> **STORED DATA**
•••••
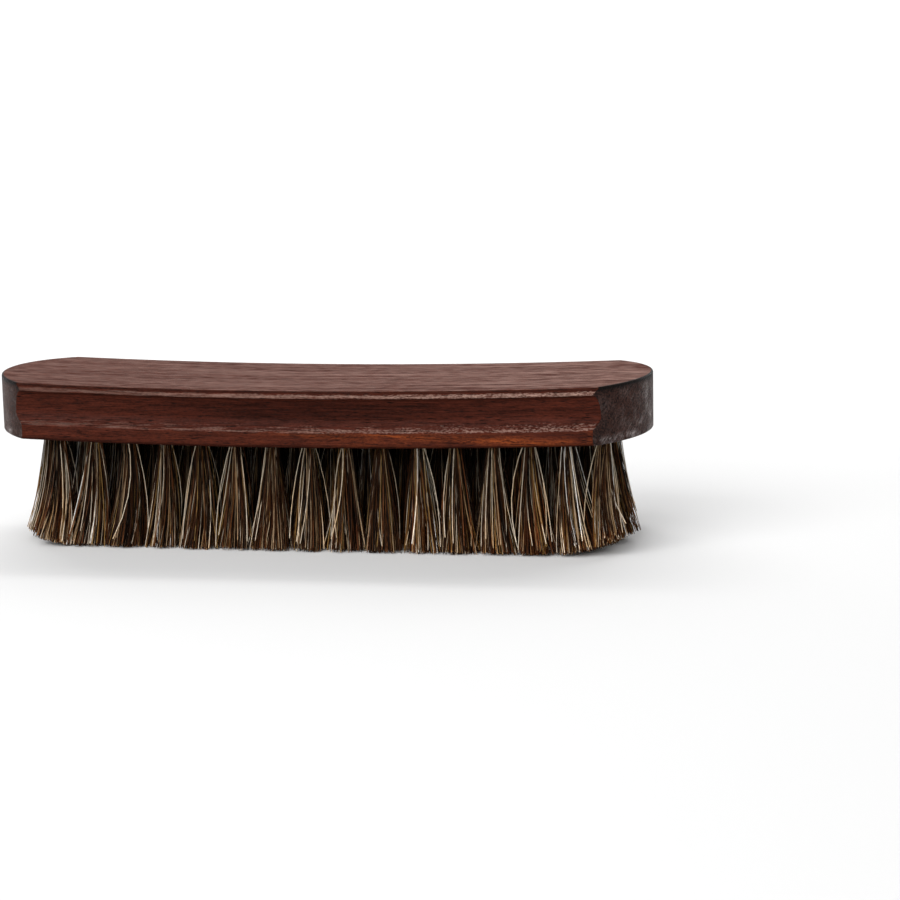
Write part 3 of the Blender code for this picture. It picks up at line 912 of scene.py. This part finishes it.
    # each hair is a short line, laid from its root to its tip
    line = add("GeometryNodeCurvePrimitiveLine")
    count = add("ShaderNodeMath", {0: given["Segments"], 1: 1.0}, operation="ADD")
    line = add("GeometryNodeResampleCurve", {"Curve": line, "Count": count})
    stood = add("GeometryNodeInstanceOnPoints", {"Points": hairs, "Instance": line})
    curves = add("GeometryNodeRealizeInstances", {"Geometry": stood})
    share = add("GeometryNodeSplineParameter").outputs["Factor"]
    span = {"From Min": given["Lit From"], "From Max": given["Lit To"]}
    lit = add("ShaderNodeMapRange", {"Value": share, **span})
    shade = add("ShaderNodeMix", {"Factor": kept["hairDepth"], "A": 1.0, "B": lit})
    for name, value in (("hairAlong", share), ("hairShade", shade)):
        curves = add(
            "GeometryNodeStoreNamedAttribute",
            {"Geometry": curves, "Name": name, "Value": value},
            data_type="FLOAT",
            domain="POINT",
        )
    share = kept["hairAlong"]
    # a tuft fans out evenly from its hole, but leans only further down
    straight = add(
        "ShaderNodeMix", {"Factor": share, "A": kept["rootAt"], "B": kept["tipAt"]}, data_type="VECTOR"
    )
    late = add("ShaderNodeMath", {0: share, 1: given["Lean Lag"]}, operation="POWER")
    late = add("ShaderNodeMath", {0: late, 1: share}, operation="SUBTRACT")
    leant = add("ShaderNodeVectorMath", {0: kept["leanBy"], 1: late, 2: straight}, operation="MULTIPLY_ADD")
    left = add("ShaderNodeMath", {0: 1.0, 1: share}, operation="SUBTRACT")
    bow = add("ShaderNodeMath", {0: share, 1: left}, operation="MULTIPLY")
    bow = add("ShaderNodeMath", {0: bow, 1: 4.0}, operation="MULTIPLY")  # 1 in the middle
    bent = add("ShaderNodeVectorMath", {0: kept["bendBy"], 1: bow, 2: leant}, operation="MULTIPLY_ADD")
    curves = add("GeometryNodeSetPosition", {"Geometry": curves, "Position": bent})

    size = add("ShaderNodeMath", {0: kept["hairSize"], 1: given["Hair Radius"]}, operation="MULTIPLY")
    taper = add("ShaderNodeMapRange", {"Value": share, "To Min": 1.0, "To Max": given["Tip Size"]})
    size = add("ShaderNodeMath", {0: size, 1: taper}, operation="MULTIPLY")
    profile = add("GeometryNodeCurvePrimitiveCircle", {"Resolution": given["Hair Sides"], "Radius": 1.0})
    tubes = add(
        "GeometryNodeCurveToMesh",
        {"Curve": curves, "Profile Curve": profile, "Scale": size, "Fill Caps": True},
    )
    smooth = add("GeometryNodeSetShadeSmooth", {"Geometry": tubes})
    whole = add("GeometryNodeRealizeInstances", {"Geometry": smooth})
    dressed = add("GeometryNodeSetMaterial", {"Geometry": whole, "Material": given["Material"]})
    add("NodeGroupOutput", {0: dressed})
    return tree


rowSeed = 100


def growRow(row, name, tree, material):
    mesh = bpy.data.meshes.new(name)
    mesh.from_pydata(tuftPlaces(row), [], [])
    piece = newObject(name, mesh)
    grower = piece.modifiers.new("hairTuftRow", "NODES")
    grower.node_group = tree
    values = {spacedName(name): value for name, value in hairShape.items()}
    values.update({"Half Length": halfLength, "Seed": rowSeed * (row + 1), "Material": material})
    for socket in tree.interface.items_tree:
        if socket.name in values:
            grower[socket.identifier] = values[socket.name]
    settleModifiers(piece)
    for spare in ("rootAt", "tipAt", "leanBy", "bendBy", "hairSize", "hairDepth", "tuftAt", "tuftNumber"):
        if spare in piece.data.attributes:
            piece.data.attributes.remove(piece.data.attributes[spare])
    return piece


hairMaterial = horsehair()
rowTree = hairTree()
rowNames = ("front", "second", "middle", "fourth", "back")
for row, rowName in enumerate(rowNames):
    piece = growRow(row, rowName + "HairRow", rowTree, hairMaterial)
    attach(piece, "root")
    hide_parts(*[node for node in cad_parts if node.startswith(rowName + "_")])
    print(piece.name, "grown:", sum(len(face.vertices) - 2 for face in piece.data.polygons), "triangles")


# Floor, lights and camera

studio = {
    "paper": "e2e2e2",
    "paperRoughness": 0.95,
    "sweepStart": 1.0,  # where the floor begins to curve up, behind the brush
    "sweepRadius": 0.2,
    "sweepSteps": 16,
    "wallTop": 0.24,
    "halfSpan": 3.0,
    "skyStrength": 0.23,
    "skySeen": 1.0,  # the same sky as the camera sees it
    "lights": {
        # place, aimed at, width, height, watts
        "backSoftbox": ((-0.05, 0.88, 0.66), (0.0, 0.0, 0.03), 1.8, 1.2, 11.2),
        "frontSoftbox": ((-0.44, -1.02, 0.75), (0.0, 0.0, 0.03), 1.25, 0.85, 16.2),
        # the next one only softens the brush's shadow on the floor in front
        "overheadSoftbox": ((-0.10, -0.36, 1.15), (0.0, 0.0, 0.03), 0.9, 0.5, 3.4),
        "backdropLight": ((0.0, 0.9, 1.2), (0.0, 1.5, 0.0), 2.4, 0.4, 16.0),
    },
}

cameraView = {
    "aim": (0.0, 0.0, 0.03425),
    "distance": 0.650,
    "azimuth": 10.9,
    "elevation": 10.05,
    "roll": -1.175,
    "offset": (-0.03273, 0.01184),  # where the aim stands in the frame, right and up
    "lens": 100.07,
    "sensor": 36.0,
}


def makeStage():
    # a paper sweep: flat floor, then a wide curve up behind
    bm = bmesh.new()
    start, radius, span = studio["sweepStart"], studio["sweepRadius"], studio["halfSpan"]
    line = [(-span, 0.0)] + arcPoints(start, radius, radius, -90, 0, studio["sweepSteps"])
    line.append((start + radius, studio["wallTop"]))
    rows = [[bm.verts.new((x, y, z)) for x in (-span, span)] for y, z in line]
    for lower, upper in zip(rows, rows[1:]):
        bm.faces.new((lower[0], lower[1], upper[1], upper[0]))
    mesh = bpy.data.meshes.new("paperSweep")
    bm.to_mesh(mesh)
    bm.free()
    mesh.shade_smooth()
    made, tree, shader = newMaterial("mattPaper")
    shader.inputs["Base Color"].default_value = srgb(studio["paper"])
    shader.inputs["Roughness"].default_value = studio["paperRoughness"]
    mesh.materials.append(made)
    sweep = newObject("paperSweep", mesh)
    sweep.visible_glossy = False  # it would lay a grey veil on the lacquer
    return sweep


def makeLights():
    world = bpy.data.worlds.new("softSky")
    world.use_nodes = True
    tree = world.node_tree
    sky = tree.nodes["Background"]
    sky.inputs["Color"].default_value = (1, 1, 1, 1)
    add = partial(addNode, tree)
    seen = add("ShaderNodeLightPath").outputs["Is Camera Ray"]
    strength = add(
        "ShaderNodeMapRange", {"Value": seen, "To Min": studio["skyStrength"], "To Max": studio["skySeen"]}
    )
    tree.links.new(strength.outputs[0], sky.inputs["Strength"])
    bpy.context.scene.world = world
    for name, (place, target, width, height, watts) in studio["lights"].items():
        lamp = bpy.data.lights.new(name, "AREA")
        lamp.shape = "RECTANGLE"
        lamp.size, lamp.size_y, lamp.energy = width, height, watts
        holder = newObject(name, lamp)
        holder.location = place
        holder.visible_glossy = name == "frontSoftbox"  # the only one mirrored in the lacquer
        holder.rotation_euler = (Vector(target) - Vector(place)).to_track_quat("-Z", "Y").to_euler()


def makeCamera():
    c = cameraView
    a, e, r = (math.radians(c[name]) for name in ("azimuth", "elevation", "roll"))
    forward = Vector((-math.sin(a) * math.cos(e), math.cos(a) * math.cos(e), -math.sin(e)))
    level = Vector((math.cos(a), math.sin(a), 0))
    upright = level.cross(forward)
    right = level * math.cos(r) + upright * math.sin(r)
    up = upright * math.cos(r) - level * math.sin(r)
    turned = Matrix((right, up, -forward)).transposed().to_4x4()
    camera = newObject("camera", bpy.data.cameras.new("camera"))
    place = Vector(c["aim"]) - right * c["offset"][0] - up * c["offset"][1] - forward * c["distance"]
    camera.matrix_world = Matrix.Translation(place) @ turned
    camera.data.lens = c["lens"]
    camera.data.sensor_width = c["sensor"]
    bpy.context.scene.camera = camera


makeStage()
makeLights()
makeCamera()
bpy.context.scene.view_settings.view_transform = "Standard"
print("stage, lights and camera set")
•••••
> **SHORT TASK**
From the listing above, copy every line that holds the string "piece".

> **RESPONSE TO THIS TASK**
    piece = newObject(name, mesh)
    grower = piece.modifiers.new("hairTuftRow", "NODES")
    settleModifiers(piece)
        if spare in piece.data.attributes:
            piece.data.attributes.remove(piece.data.attributes[spare])
    return piece
    piece = growRow(row, rowName + "HairRow", rowTree, hairMaterial)
    attach(piece, "root")
    print(piece.name, "grown:", sum(len(face.vertices) - 2 for face in piece.data.polygons), "triangles")